Nigeria: Reps Move To Domesticate Kampala Convention On IDPs 7 Years After Coming Into Force

Seven years after entering into force, Speaker of the House of Representatives, Femi Gbajabiamila, has said that the Green Chamber of Nigeria’s bicameral Legislature will now follow the ‘’necessary steps’’ to domesticate the Kampala Convention on Internally Displaced Persons (IDPs), which will go a long way in addressing their plight in the country.

The Convention which was formerly, the African Union Convention for the Protection and Assistance of IDPs in Africa, is a treaty of the African Union that addresses internal displacement caused by armed conflictnatural disasters and large-scale development projects in Africa.

The Convention was adopted in October 2009. As of 2016 it has been signed by 40 and ratified by 25 of the 54 member states of the African Union. The Convention entered into force on December 6, 2012, 30 days after its ratification by the 15th state.

Article 5(4) specifically establishes state responsibilities for the protection and assistance of internally displaced persons, whose displacement is the result of ‘’natural or human-made disasters, including climate change’’.

Gbajabiamila also said the House will collaborate with the International Committee on Red Cross (ICRC) to ameliorate the sufferings of IDPs in the country.

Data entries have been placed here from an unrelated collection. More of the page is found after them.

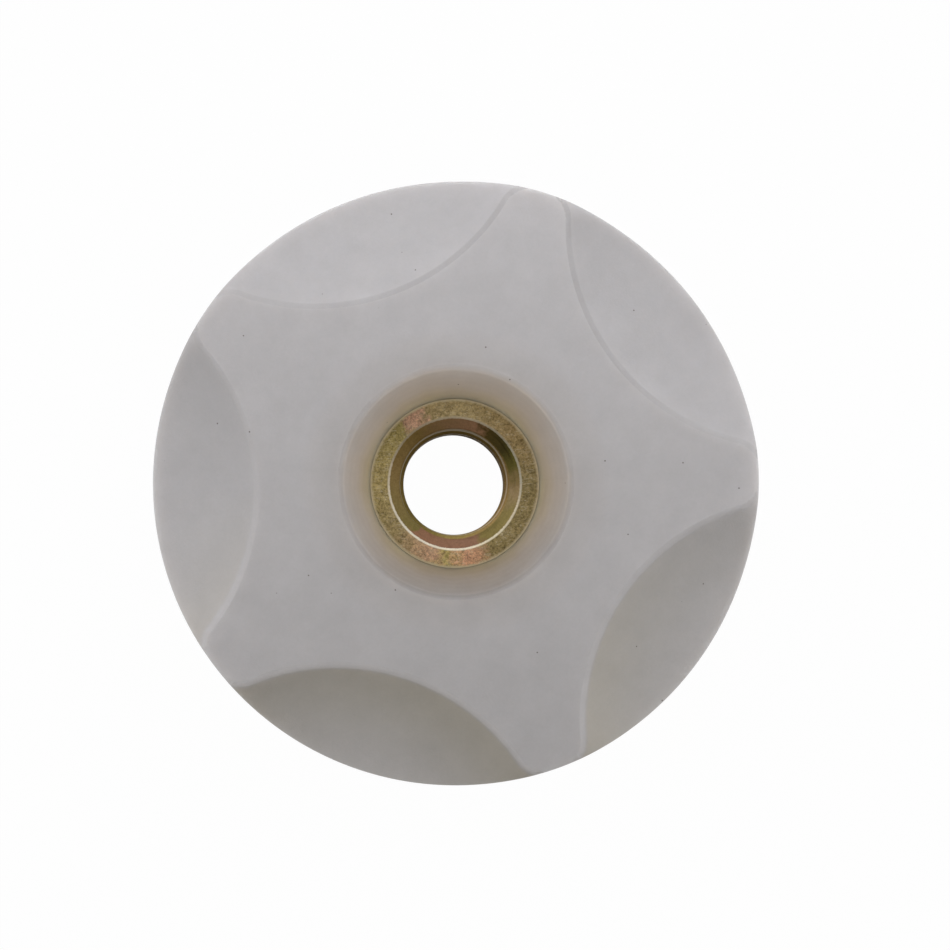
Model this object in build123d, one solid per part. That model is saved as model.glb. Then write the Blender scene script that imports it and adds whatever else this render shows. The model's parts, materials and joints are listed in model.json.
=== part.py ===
from build123d import *

import os
from math import asin, atan2, cos, degrees, pi, radians, sin, sqrt, tan

# A star knob: a solid moulded grip with five lobes, and a steel hex nut moulded into its middle.
# Millimetres, +Z up. The origin is the centre of the flat clamping face, on the thread's axis.
# One lobe points along +X.

# The grip's outer form
KNOB_DIAMETER = 50.0  # over the parting line, the widest circle of the skirt
KNOB_HEIGHT = 12.5  # clamping face to star face
PARTING_HEIGHT = 6.0  # clamping face to parting line
LOWER_DRAFT = 2.0  # degrees, skirt below the parting line
UPPER_DRAFT = 1.0  # degrees, skirt above the parting line

# The lobes, and the finger scoops between them
LOBE_COUNT = 5
LOBE_WIDTH = 4.9  # a lobe's tip on the star face, corner to corner before rounding
WAIST_RADIUS = 16.45  # thread axis to the middle of a scoop's edge on the star face
SCOOP_RADIUS = 14.3  # a scoop's section, from the star face down to the skirt
SCOOP_SLOPE = 42.0  # degrees, how steeply a scoop leaves the star face
TIP_ROUND = 2.2  # corners of a lobe's tip, seen from above
TIP_OVERRUN = 0.15  # how far a rounded corner passes the skirt, so that it crosses it

# Edges of the grip. Those at the skirt's upper end stay crisp, as the mould leaves them.
LIP_ROUND = 0.8  # where the scoops leave the star face
BASE_CHAMFER = 0.6  # round the clamping face
RECESS_ROUND = 0.7  # mouth of the central recess

# The hex nut, flush with the clamping face
THREAD_DIAMETER = 10.0  # major diameter
THREAD_PITCH = 1.5
NUT_ACROSS_FLATS = 16.0
NUT_HEIGHT = 8.4
NUT_CHAMFER_ANGLE = 30.0  # degrees, from the nut's faces
NUT_CHAMFER_INSET = 0.4  # flats to the rim of the bearing face
NUT_TURN = 50.0  # degrees, from the lobe on +X to a corner of the nut
COUNTERSINK_MARGIN = 0.5  # how far its rim lies outside the thread's major diameter
COUNTERSINK_ANGLE = 120.0  # degrees, included

# The conical recess over the nut
NUT_LIP = 0.6  # how far the grip laps over the nut's upper bearing face
RECESS_ANGLE = 30.0  # degrees, recess wall from the thread axis


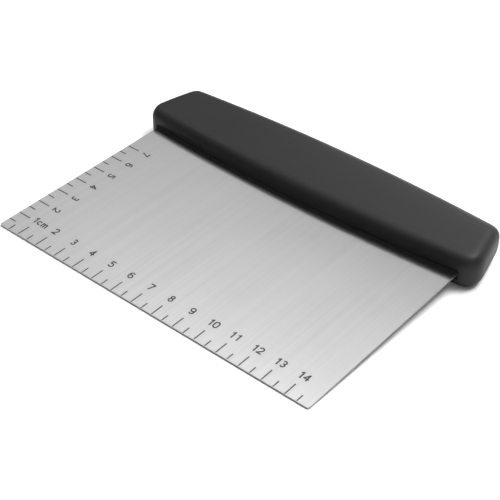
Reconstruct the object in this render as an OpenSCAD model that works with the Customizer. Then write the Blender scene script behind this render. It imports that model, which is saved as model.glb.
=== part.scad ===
// Bench scraper (dough cutter): a thin stainless blade with a centimetre scale, held in a moulded handle.
// Every module is drawn in the blade's own frame: X along the scraping edge, Y from that edge towards
// the handle, Z up from the middle of the sheet. lay_down() then tips it into the pose in which it lies
// on a table, on the blade's front edge and the handle's underside. Sizes are in millimetres.

/* [Blade] */
// Length of the scraping edge
blade_w = 150; // [120:1:160]
// Depth of the whole sheet, with the tang inside the handle
blade_d = 105; // [95:1:108]
// Thickness of the sheet
blade_t = 0.8; // [0.6:0.1:1.2]
// Radius of the two front corners
blade_corner_r = 1; // [0.5:0.5:5]
// Radius of the anchor holes in the tang
anchor_r = 3; // [2:0.5:4]
// Number of anchor holes
anchor_count = 5; // [3:1:7]
// Distance from one anchor hole to the next
anchor_pitch = 28; // [20:1:30]

/* [Handle outline] */
// Half length of the handle at its front
half_len_front = 83.3; // [81:0.1:90]
// Half length of the handle at its back
half_len_back = 76.7; // [76:0.1:86]
// Front of the handle, from the scraping edge, at mid-length
nose_mid = 84.4; // [84:0.1:87]
// Front of the handle, from the scraping edge, at its ends
nose_end = 88.6; // [84:0.1:91]
// Back of the handle at mid-length
back_mid = 119.2; // [117:0.1:124]
// Back of the handle at its ends
back_end = 115.6; // [114:0.1:117]
// Radius of the handle's front corners, seen from above
front_corner_r = 8; // [4:0.5:11]
// Radius of the handle's back corners, seen from above
back_corner_r = 2; // [1:0.5:6]

/* [Handle section] */
// Height of the handle above the middle of the sheet
over_t = 8.3; // [7.8:0.1:10]
// Depth of the handle below the middle of the sheet
under_t = 6.6; // [6:0.1:8]
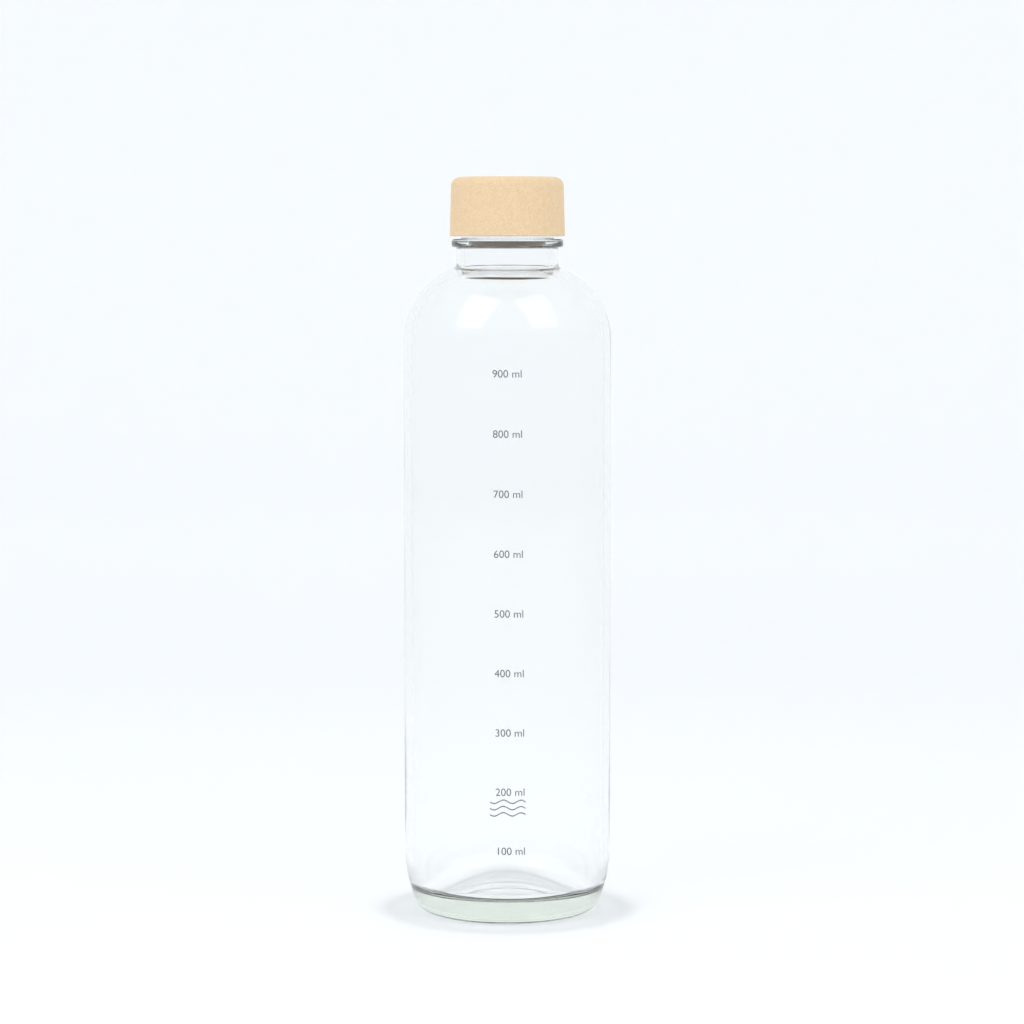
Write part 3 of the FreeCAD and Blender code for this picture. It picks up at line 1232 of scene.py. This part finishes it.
@dataclass
class Studio:
    """A pale round sweep, soft lights and the camera. All lengths are in metres."""

    sweep_radius: float = 3.0
    sweep_bend: float = 0.8
    sweep_height: float = 2.6
    sweep_facets: int = 96
    sweep_arc_points: int = 24
    paper: str = "f9fafb"
    paper_roughness: float = 0.9
    paper_grain: Grain = Grain(40.0)
    world: str = "f9fcff"
    world_strength: float = 0.99
    bounces: int = 32
    glossy_bounces: int = 12
    focal_px: float = 3250.0
    frame_px: float = 1024.0
    sensor_mm: float = 36.0
    camera_distance: float = 1.270
    camera_height: float = 0.2615
    camera_aside: float = 0.0018
    camera_tilt: float = 0.0819
    boxes: tuple[Softbox, ...] = (
        Softbox("softbox_top_left", (-0.8, -0.8, 1.25), (0.85, 1.3), 4.2),
        Softbox("softbox_top_right", (0.8, -0.8, 1.25), (0.85, 1.3), 3.0),
        Softbox("backdrop_light", (0.0, 1.2, 1.5), (3.2, 0.3), 4.2, (0.0, 2.95, 0.9)),
    )

    def sweep(self) -> bpy.types.Object:
        """Lays the floor and bends it up into the backdrop, the same on every side."""
        rows = [(0.0, 0.0), (self.sweep_radius - self.sweep_bend, 0.0)]
        for i in range(1, self.sweep_arc_points + 1):
            angle = math.pi / 2 * i / self.sweep_arc_points
            across = self.sweep_radius - self.sweep_bend + self.sweep_bend * math.sin(angle)
            rows.append((across, self.sweep_bend * (1 - math.cos(angle))))
        rows.append((self.sweep_radius, self.sweep_height))
        paper = bmesh.new()
        rings = []
        for across, height in rows:
            ring = []
            for i in range(self.sweep_facets):
                angle = math.tau * i / self.sweep_facets
                point = (across * math.cos(angle), across * math.sin(angle), height)
                ring.append(paper.verts.new(point))
            rings.append(ring)
        for low, high in zip(rings, rings[1:]):
            for i in range(self.sweep_facets):
                j = (i + 1) % self.sweep_facets
                paper.faces.new((low[i], low[j], high[j], high[i]))
        bmesh.ops.remove_doubles(paper, verts=paper.verts, dist=MM)
        for face in paper.faces:
            face.smooth = True
        mesh = bpy.data.meshes.new("paper_sweep")
        paper.to_mesh(mesh)
        paper.free()
        mesh.materials.append(
            Moulded(
                "matt_paper", self.paper, self.paper, self.paper_roughness, self.paper_grain, 0.0
            ).material()
        )
        floor = bpy.data.objects.new("paper_sweep", mesh)
        bpy.context.scene.collection.objects.link(floor)
        return floor

    def sky(self) -> None:
        """Fills the room with even white light."""
        world = bpy.data.worlds.new("white_room")
        world.use_nodes = True
        world.node_tree.nodes.clear()
        light = add_node(
            world.node_tree,
            "ShaderNodeBackground",
            inputs={"Color": linear(self.world), "Strength": self.world_strength},
        )
        add_node(world.node_tree, "ShaderNodeOutputWorld", inputs={"Surface": light.outputs[0]})
        bpy.context.scene.world = world

    def camera(self) -> bpy.types.Object:
        """Sets up the camera in front of the scale, just below the height of the cap."""
        lens = bpy.data.cameras.new("camera")
        lens.sensor_width = self.sensor_mm
        lens.lens = self.focal_px / self.frame_px * self.sensor_mm
        camera = bpy.data.objects.new("camera", lens)
        camera.location = (self.camera_aside, -self.camera_distance, self.camera_height)
        camera.rotation_euler = (math.pi / 2 - self.camera_tilt, 0.0, 0.0)
        bpy.context.scene.collection.objects.link(camera)
        bpy.context.scene.camera = camera
        return camera

    def build(self) -> None:
        """Sets up the whole studio and how light is followed through the glass."""
        self.sweep()
        self.sky()
        for box in self.boxes:
            box.build()
        self.camera()
        scene = bpy.context.scene
        scene.view_settings.view_transform = "Standard"
        scene.cycles.max_bounces = self.bounces
        scene.cycles.transmission_bounces = self.bounces
        scene.cycles.glossy_bounces = self.glossy_bounces
        scene.cycles.caustics_refractive = True
        scene.cycles.caustics_reflective = True
        scene.cycles.blur_glossy = 0.0
        scene.cycles.use_denoising = True


def main() -> None:
    """Builds the bottle, its print, its cap and the studio, in that order."""
    glass_low, glass_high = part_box("glass_bottle")
    shell_low, shell_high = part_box("cap_shell")
    turner = Turner(TurnedTree())
    body_radius = (glass_high.x - glass_low.x) / 2 / MM
    GlassBottle(body_radius=body_radius, rim_height=glass_high.z / MM).build(turner)
    VolumeScale(glass_radius=body_radius).build(PrintTree())
    cap = ScrewCap(
        top=shell_high.z / MM,
        bottom=shell_low.z / MM,
        bottom_radius=(shell_high.x - shell_low.x) / 2 / MM,
    )
    cap.build(turner)
    Studio().build()


if __name__ == "__main__":
    main()
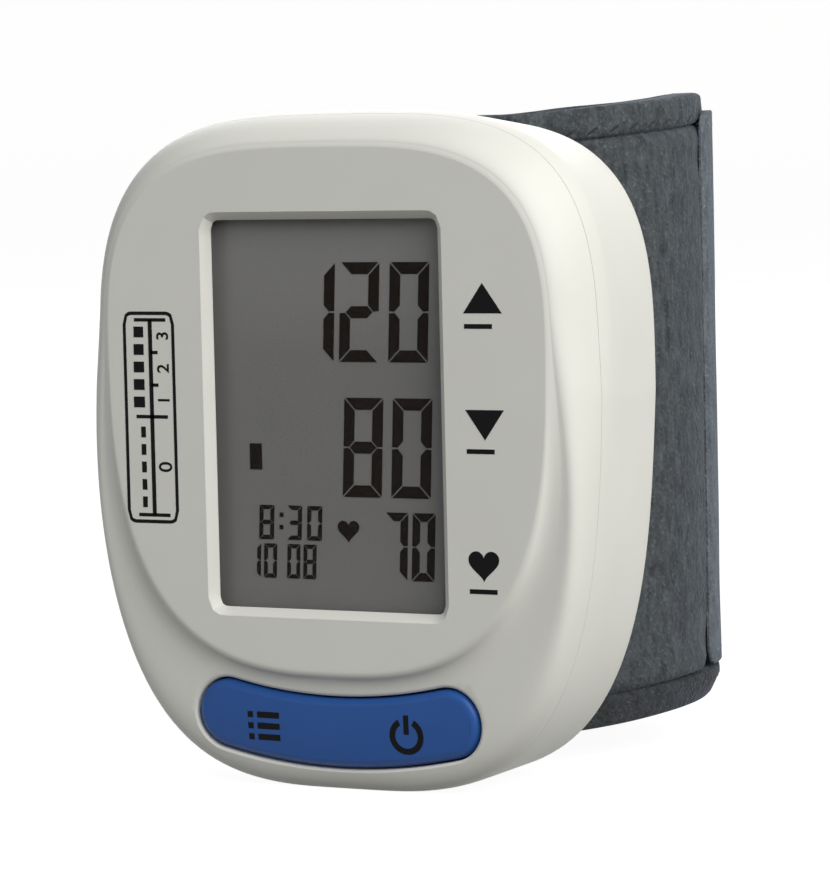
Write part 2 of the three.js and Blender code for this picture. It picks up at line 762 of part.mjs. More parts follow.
function zebraStrip() {
  return block(-zebraLength / 2, zebraLength / 2, glassBackDepth + layerGap, onBoardFront,
    zebraUp - zebraHeight / 2, zebraUp + zebraHeight / 2);
}

// Key bar: crowned and tilted to follow the shell, with a flange and a snap lug behind it
function barFront(flat) {
  const tilt = barTiltShare * (barLowUp - flat.y);
  return barFrontDepth + tilt + barCrownHeight * (flat.x / barHalfLength) ** 2;
}

function keyBar() {
  const softCorner = 1 - Math.SQRT1_2;
  const level = (grow, sink) => barOutline(grow).map((flat) => at(flat, barFront(flat) + sink));
  const back = barOutline(0).map((flat) => at(flat, barFlangeDepth + barFlangeThickness / 2));
  const loops = [
    level(-barEdgeRadius, 0),
    level(-barEdgeRadius * softCorner, barEdgeRadius * softCorner),
    level(0, barEdgeRadius),
    back,
  ];
  const body = loft(loops, [barOutline(-barEdgeRadius), barOutline(0)]);
  const flangeBack = barFlangeDepth + barFlangeThickness;
  const flange = plate(barOutline(barFlangeReach + barFit), barFlangeDepth, flangeBack)
    .intersect(plate(ovalOutline(caseOval, -barFlangeInset), barFlangeDepth - overrun, flangeBack + overrun));
  const lugBack = pivotPinDepth + pivotPinRadius + pivotFit;
  const lug = block(-barLugHalfWidth, barLugHalfWidth, barFlangeDepth, lugBack,
    barLowUp - barLugHalfHeight, barLowUp + barLugHalfHeight);
  const snapBore = rodUpright(pivotPinRadius + pivotFit, 0, pivotPinDepth,
    barLowUp - barHalfHeight, barLowUp + barHalfHeight, smallSides);
  const mouth = block(-pivotMouthWidth / 2, pivotMouthWidth / 2, pivotPinDepth, lugBack + overrun,
    barLowUp - barHalfHeight, barLowUp + barHalfHeight);
  return unite(body, flange, lug.subtract(unite(snapBore, mouth)));
}

function pivotBracket() {
  const inner = barLugHalfHeight + clearance;
  const outer = inner + pivotEarHeight;
  const earFront = barFlangeDepth + barFlangeThickness + clearance;
  const base = block(-barLugHalfWidth, barLugHalfWidth, onBoardFront - pivotBaseThickness, onBoardFront,
    barLowUp - outer, barLowUp + outer);
  const ears = [-1, 1].map((side) => block(-barLugHalfWidth, barLugHalfWidth, earFront, onBoardFront,
    barLowUp + Math.min(side * inner, side * outer), barLowUp + Math.max(side * inner, side * outer)));
  const pin = rodUpright(pivotPinRadius, 0, pivotPinDepth, barLowUp - outer, barLowUp + outer, smallSides);
  return unite(base, ears, pin);
}

// Circuit board and its parts
function circuitBoard() {
  const bossHoles = caseBosses.map(([x, z]) => rodAlongDepth(bossRadius + 2 * clearance, x, z,
    boardFrontDepth - overrun, boardBackDepth + overrun, roundSides));
  const screwHoles = boardBosses.map(([x, z]) => rodAlongDepth(boardScrewRadius + screwFit, x, z,
    boardFrontDepth - overrun, boardBackDepth + overrun, smallSides));
  return plate(ovalOutline(caseOval, -boardInset), boardFrontDepth, boardBackDepth)
    .subtract(unite(bossHoles, screwHoles));
}

function tactSwitch(side) {
  const x = side * switchAcross;
  const drop = barSagRadius - Math.sqrt(barSagRadius ** 2 - switchAcross ** 2);
  const z = barLowUp + drop;
  const top = onBoardFront - switchHeight;
  const can = block(x - switchSize / 2, x + switchSize / 2, top, onBoardFront,
    z - switchSize / 2, z + switchSize / 2);
  return can.add(rodAlongDepth(switchPlungerRadius, x, z, top - switchPlungerHeight, onBoardFront - clearance,
    smallSides));
}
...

United Nations refugee agency, the United Nations High Commissioner for Refugees (UNHCR) in 2019, reported that the Nigerian refugee crisis was going into its sixth year. Since violent attacks of the Islamist group, Boko Haram, started to spill over the country’s North-Eastern frontier in 2014, Cameroon, Chad and Niger have been drawn into what has become a devastating regional conflict.

To date, the Lake Chad Basin region is grappling with a complex humanitarian emergency. Over 3.3 million people have been displaced, including over 2.5 million IDPs in volatile North-Eastern Nigeria, over 550,000 IDPs in Cameroon, Chad and Niger and 240,000 refugees in the four countries.

According to the UN refugee agency, ‘’the crisis has been exacerbated by conflict-induced food insecurity and severe malnutrition, which have risen to critical levels in all four countries. Despite the efforts of governments and humanitarian aid in 2019, some 3.5 million people remain food insecure in the Lake Chad Basin region and will depend on assistance.’’

The Speaker of the House of Reps was, however, speaking when he hosted a team of the ICRC led by the head of the organization in Nigeria, Eloi Fillion, on Thursday in Abuja, Nigeria’s capital city.

‎According to Gbajabiamila, ‘’I want to thank you for the role, particularly in the North-East. If not for you, I don’t know how we’ll describe the situation. We’re more than happy to collaborate with you. I’m glad you’re working with my Special Assistant on IDPs. He has a lot of zeal for the work. We always look forward to collaboration such as this.”

While responding to the request of the ICRC team for the House to domesticate the Geneva Convention and the Kampala Convention, Gbajabiamila said there was a need to have more detail on the former, and also raised a concern that a situation where some international conventions demand that organizations such as ICRC could provide assistance to both soldiers and insurgents at the same time will not augur well for the country.‎

On the Kampala Convention, he said:‎ ‘’Nigeria is a signatory. If the House domesticates it, I think the different states have to do the same. We’ll try and see how we can get it domesticated.
You can give us the list of some of those treaties that need domestication in Nigeria. We have a committee on treaties, agreements, and protocols because we know there are a lot of them. You can send us the list so that we can work on them.’’

Earlier, Fillion said the ICRC would want to collaborate with the House in a number of areas to achieve its mandate in Nigeria, calling for the domestication of the Geneva Convention and the Kampala Convention on IDPs.

‎While pointing out that the international community has given ICRC ‎specific mandate to deliver humanitarian service, claiming that they are independent and neutral in carrying out their mandate, he equally added that the ICRC will organize a workshop ‎where all issues relating to its activities and what it seeks to achieve would be thrashed, seeking for the cooperation of the House to execute that.